Driverless cars just make sense. Besides the time saved by not driving, I save even more when I don’t have to park – I can have my car search for spots while I relax and when I need it later, I can have it pick me up. On highways, my car would be able to communicate with others to drive faster with less traffic and more safety.
On Sunday, March 18, one of Uber’s self-driving vehicles killed a woman crossing the street in Tempe, Arizona. And as is always the case when a new technology does something horrible, people started a lot of important conversations.
As with all new technologies, the regulations regarding self-driving cars aren’t where they should be yet. That makes sense. As the United States continues to regulate safety, motor-vehicle related deaths per million vehicle miles driven have plummeted, according to the Centers for Disease Control and Prevention.
There are philosophical issues like whether a car should protect the passengers or pedestrians at all costs and how to program the car morally. While I would argue that it is impossible to teach a car morality, it should be possible to make the decisions beforehand and have the vehicles execute them when those situations arise. What do we consider important? The chances of survival? The age of those involved?
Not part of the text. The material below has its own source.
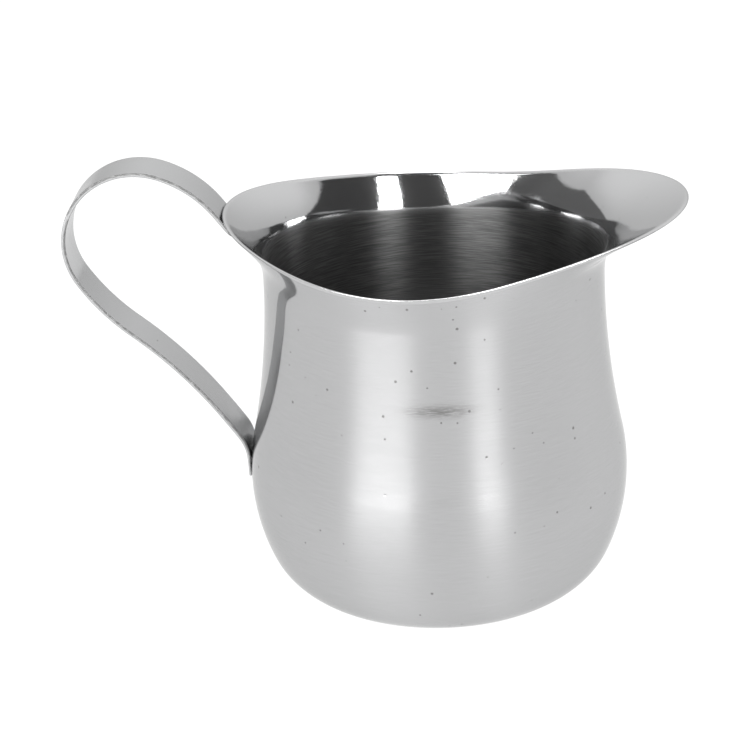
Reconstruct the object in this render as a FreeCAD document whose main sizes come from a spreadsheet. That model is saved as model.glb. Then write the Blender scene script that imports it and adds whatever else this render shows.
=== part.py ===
import FreeCAD, Part
import math
import os

import Sketcher
from FreeCAD import Vector, Rotation, Placement

# Steel cream jug: a deep-drawn single-wall shell with a flared, saddle-shaped lip, and a flat
# strap handle spot-welded under the lip and on the belly. Units are millimetres.
# Z points up, the jug stands on Z = 0, its axis is the Z axis, the spout points to +X and the
# handle is on the -X side.

DIMENSIONS = {
    # the drawn shell
    "wall": 0.6,
    "neck_radius": 32.4,
    "neck_height": 63.3,
    "belly_radius": 36.5,
    "belly_curve": 38.4,
    "corner_curve": 13.45,
    "standing_radius": 21.0,
    "recess_radius": 16.5,
    "recess_slope": 1.5,
    "recess_depth": 0.8,
    # the flared lip: plan radius and height of its edge every 45 degrees, from the spout round
    "lip_radius_spout": 48.1,
    "lip_radius_front": 37.3,
    "lip_radius_side": 34.7,
    "lip_radius_rear": 36.2,
    "lip_radius_back": 39.7,
    "lip_height_spout": 78.2,
    "lip_height_front": 74.5,
    "lip_height_side": 71.3,
    "lip_height_rear": 73.2,
    "lip_height_back": 76.0,
    # where the neck turns out into the lip, and how sharply
    "crease_height": 64.8,
    "crease_follow": 1.15,
    "crease_tightness": 0.8,
    # the handle strap
    "strap_width": 9.5,
    "strap_thickness": 0.8,
    "strap_corner": 2.5,
    "strap_edge": 0.2,
    "weld_gap": 0.1,
    "tab_bottom": 21.8,
    "tab_top": 26.6,
    "bend_curve": 7.8,
    "leg_lower_curve": 84.8,
    "leg_upper_curve": 43.4,
    "leg_turn_height": 52.3,
    "loop_curve": 14.2,
    "loop_height": 70.5,
    "loop_reach": 55.7,
    "crown_curve": 21.9,
    "weld_slope": 52.4,
    "weld_end_height": 71.8,
    # the spot welds
    "nugget_radius": 1.3,
    "nugget_reach": 0.3,
    "nugget_spacing": 4.4,
    "tab_nugget_height": 24.2,
    "lip_nugget_rise": 2.6,
}

LIP_STATIONS = ("spout", "front", "side", "rear", "back")
LIP_COLUMNS = 36
LIP_ROWS = 20

# Directions of travel along the handle, in degrees from +X, from which its sketch starts.
LEG_START_HEADING = 121
LEG_TURN_HEADING = 143
LEG_END_HEADING = 124
CROWN_HEADING = -18

doc = FreeCAD.newDocument("cream_jug")


def make_sheet():
    sheet = doc.addObject("Spreadsheet::Sheet", "dims")
    for row, (alias, value) in enumerate(DIMENSIONS.items(), start=1):
        sheet.set(f"A{row}", alias)
        sheet.set(f"B{row}", str(value))
        sheet.setAlias(f"B{row}", alias)
    doc.recompute()
    return sheet


sheet = make_sheet()


def size(alias):
    return float(sheet.get(alias))


def new_body(name):
    body = doc.addObject("PartDesign::Body", name)
    body.Label = name
    return body


def plane(body, role):
    return next(feature for feature in body.Origin.OriginFeatures if feature.Role == role)


def new_sketch(body, name, role):
    sketch = body.newObject("Sketcher::SketchObject", name)
    sketch.AttachmentSupport = [(plane(body, role), "")]
    sketch.MapMode = "FlatFace"
    return sketch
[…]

The fame?
I had a conversation about a Rabbi who argued that the act of driving cars should not be permissible. He posited that there was a certain number of deaths by vehicles every year, so by driving, you tacitly agreed to be part of a system that gets you places faster at the expense of those deaths. But then you can get into the discussion of how many people are saved by cars because they are driven to hospitals. And then you can get into the discussion of public versus private transportation and nuances like the space parking lots take up and the cost of maintaining the subway.
At its core though, all of these conversations stem from the same place. Progress can be scary, is full of bugs and mistakes and puts us in an ever more complicated system. But progress is generally good. Yes, my generation loses some level of patience because we don’t have to navigate Encyclopedia Britannica, but Googling information is great. Yes we’re addicted to our devices — I spent 43 hours and 9 minutes on my phone last week — but we’re still productive.
We live in the future. We have flying cars and boat-cars that we’ve decided we don’t want. We’re worried about our space garbage falling back down on us. Technology is progressing quickly. But how many people have died in human vehicle crashes since the self-driving incident last week? And how many more lives will automated driving save in the future? It’s up to us to perfect the system and move forward.